>> start

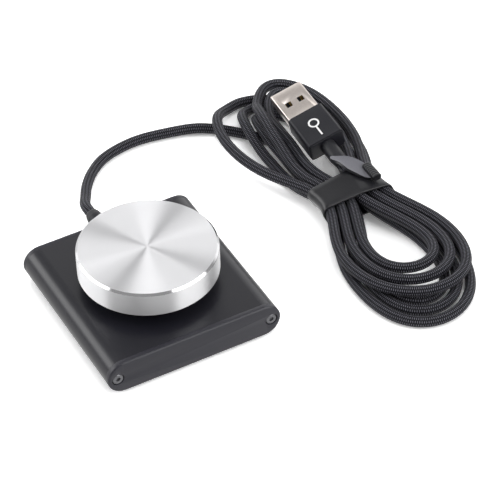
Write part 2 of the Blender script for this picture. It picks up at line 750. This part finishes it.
def row_of(name, master, count, start, step, material):
    piece = new_piece(name, [(0, 0, 0)], [], [material])
    row = piece.modifiers.new("row", "NODES")
    row.node_group = copies_tree
    settings = {"Piece": master, "Count": count, "Start": start, "Step": step, "Finish": material}
    for key, value in settings.items():
        row[copies_keys[key]] = value
    apply_modifiers(piece)
    smooth_all(piece)
    sharpen(piece, 35)
    return piece


print("node tree", copies_tree.name, "with inputs", ", ".join(copies_keys))

# %% [markdown]
# Each end plate is held by two M2 socket screws in the axis of its round ends. The solid of both screws is
# copied, one of them is cut off, and the other, moved to the origin and given soft edges, is the model that
# the line of copies sets down twice.

# %% Screws: one model, two to a plate
SCREW_HEAD = 3.8
SCREW_EDGE = 0.09


def make_screws(plate, source):
    model = solid_copy("screw_model", source, screw_black)
    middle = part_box(source)[1][0] - SCREW_HEAD / 2 * mm
    with editing(model) as work:
        bmesh.ops.delete(work, geom=[v for v in work.verts if v.co.x < 0], context="VERTS")
        for v in work.verts:
            v.co.x -= middle
    soften_edges(model, SCREW_EDGE * mm, 2, 40)
    screws = row_of(plate + "_socket_screws", model, 2, (-middle, 0, 0), (2 * middle, 0, 0), screw_black)
    bpy.data.objects.remove(model)
    return take_place(screws, "base", "black_steel", source)


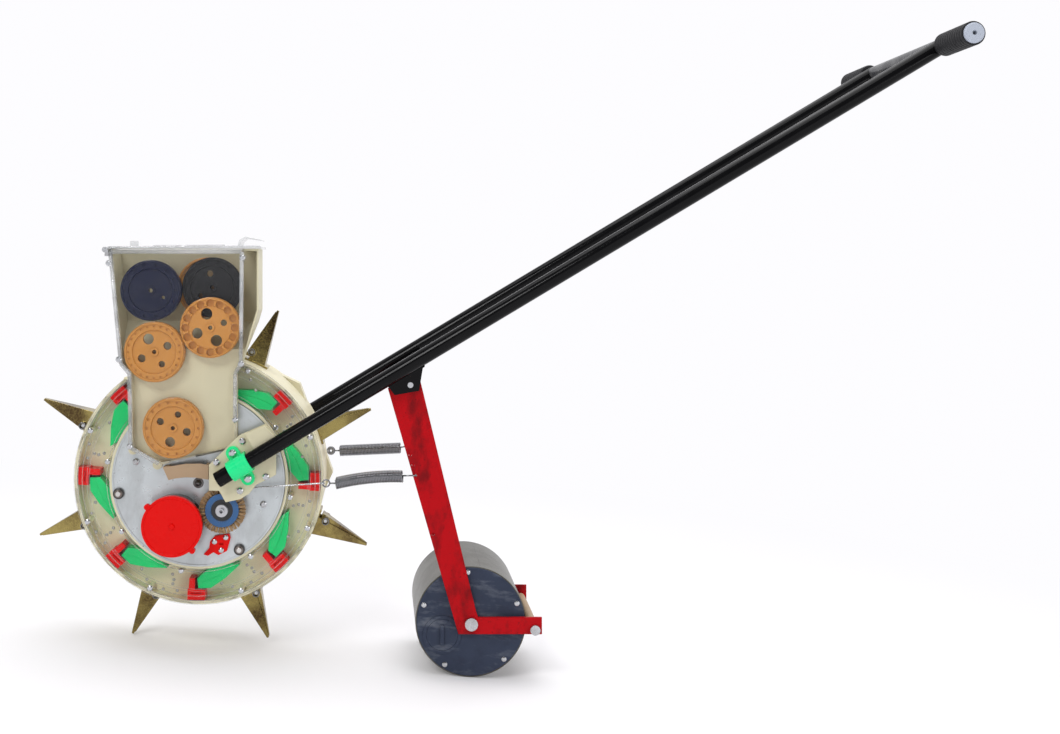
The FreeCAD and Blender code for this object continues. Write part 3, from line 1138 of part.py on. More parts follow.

>> end

Aim
Make an exact copy of the data above.

Expected output
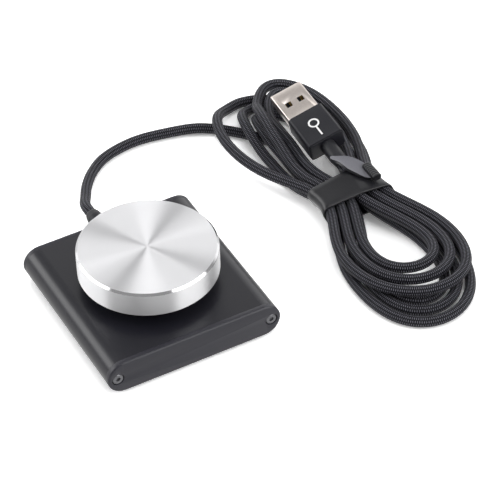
Write part 2 of the Blender script for this picture. It picks up at line 750. This part finishes it.
def row_of(name, master, count, start, step, material):
    piece = new_piece(name, [(0, 0, 0)], [], [material])
    row = piece.modifiers.new("row", "NODES")
    row.node_group = copies_tree
    settings = {"Piece": master, "Count": count, "Start": start, "Step": step, "Finish": material}
    for key, value in settings.items():
        row[copies_keys[key]] = value
    apply_modifiers(piece)
    smooth_all(piece)
    sharpen(piece, 35)
    return piece


print("node tree", copies_tree.name, "with inputs", ", ".join(copies_keys))

# %% [markdown]
# Each end plate is held by two M2 socket screws in the axis of its round ends. The solid of both screws is
# copied, one of them is cut off, and the other, moved to the origin and given soft edges, is the model that
# the line of copies sets down twice.

# %% Screws: one model, two to a plate
SCREW_HEAD = 3.8
SCREW_EDGE = 0.09


def make_screws(plate, source):
    model = solid_copy("screw_model", source, screw_black)
    middle = part_box(source)[1][0] - SCREW_HEAD / 2 * mm
    with editing(model) as work:
        bmesh.ops.delete(work, geom=[v for v in work.verts if v.co.x < 0], context="VERTS")
        for v in work.verts:
            v.co.x -= middle
    soften_edges(model, SCREW_EDGE * mm, 2, 40)
    screws = row_of(plate + "_socket_screws", model, 2, (-middle, 0, 0), (2 * middle, 0, 0), screw_black)
    bpy.data.objects.remove(model)
    return take_place(screws, "base", "black_steel", source)


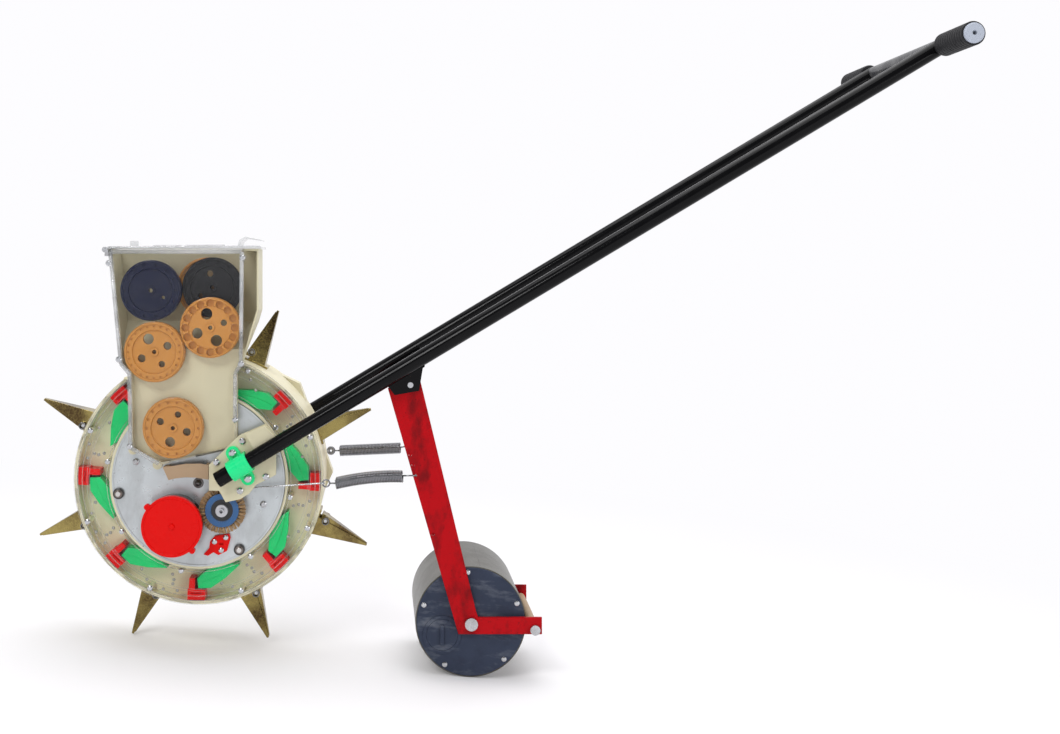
The FreeCAD and Blender code for this object continues. Write part 3, from line 1138 of part.py on. More parts follow.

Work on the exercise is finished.